**WRITTEN EXERCISE:** Locate the lines where "bodies" occurs and copy them as they stand.

[start RECORDED DATA]

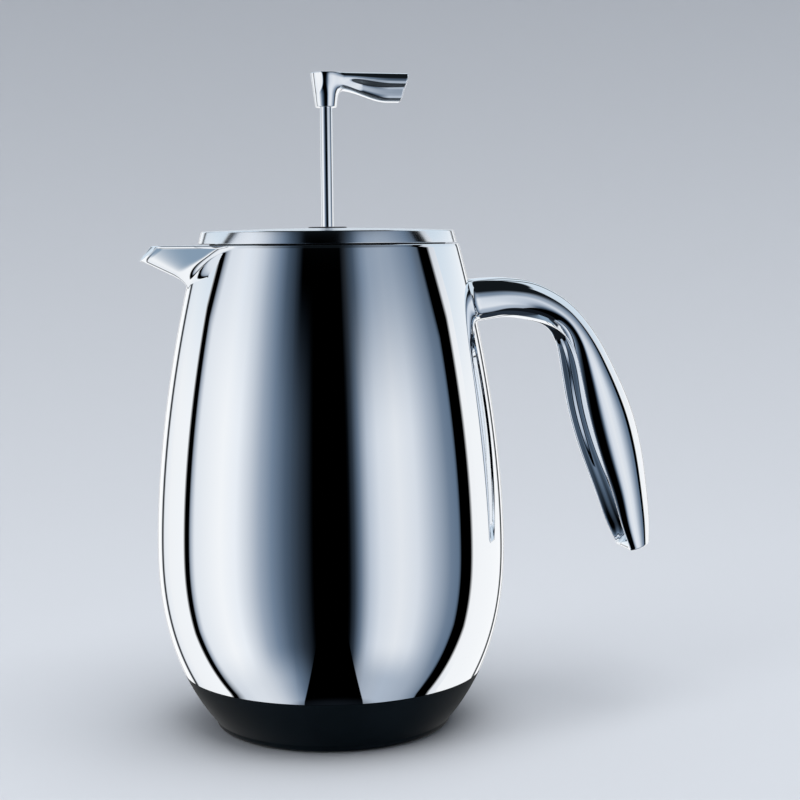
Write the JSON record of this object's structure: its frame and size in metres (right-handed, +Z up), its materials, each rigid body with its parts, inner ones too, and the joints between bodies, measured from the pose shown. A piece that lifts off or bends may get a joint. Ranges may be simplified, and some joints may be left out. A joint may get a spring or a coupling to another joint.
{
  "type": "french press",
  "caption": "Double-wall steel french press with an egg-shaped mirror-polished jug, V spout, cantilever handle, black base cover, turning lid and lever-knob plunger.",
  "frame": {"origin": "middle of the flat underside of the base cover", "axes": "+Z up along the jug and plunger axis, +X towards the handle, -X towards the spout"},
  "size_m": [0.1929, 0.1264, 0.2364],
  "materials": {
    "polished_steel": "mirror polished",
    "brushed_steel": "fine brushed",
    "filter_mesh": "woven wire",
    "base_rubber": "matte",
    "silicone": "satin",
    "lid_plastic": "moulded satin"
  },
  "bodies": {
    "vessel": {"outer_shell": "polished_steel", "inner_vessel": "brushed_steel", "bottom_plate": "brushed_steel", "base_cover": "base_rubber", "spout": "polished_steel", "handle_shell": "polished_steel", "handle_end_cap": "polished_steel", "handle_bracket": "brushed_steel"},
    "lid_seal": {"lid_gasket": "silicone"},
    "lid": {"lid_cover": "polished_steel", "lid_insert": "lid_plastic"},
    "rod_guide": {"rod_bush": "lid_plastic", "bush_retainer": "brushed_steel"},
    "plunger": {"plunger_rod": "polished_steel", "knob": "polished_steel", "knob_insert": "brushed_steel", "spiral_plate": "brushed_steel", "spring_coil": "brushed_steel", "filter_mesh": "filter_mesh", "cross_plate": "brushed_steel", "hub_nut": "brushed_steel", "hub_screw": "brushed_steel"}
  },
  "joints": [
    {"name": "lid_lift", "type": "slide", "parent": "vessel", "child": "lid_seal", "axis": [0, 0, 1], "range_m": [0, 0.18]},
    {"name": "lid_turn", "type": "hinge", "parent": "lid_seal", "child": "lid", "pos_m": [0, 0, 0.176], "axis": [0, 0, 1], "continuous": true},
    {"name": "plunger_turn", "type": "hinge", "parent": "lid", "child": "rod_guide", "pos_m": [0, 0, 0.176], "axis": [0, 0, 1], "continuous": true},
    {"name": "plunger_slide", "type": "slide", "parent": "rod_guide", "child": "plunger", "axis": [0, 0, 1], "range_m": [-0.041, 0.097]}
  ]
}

[end RECORDED DATA]

**IN RESPONSE:**
Write the JSON record of this object's structure: its frame and size in metres (right-handed, +Z up), its materials, each rigid body with its parts, inner ones too, and the joints between bodies, measured from the pose shown. A piece that lifts off or bends may get a joint. Ranges may be simplified, and some joints may be left out. A joint may get a spring or a coupling to another joint.
  "bodies": {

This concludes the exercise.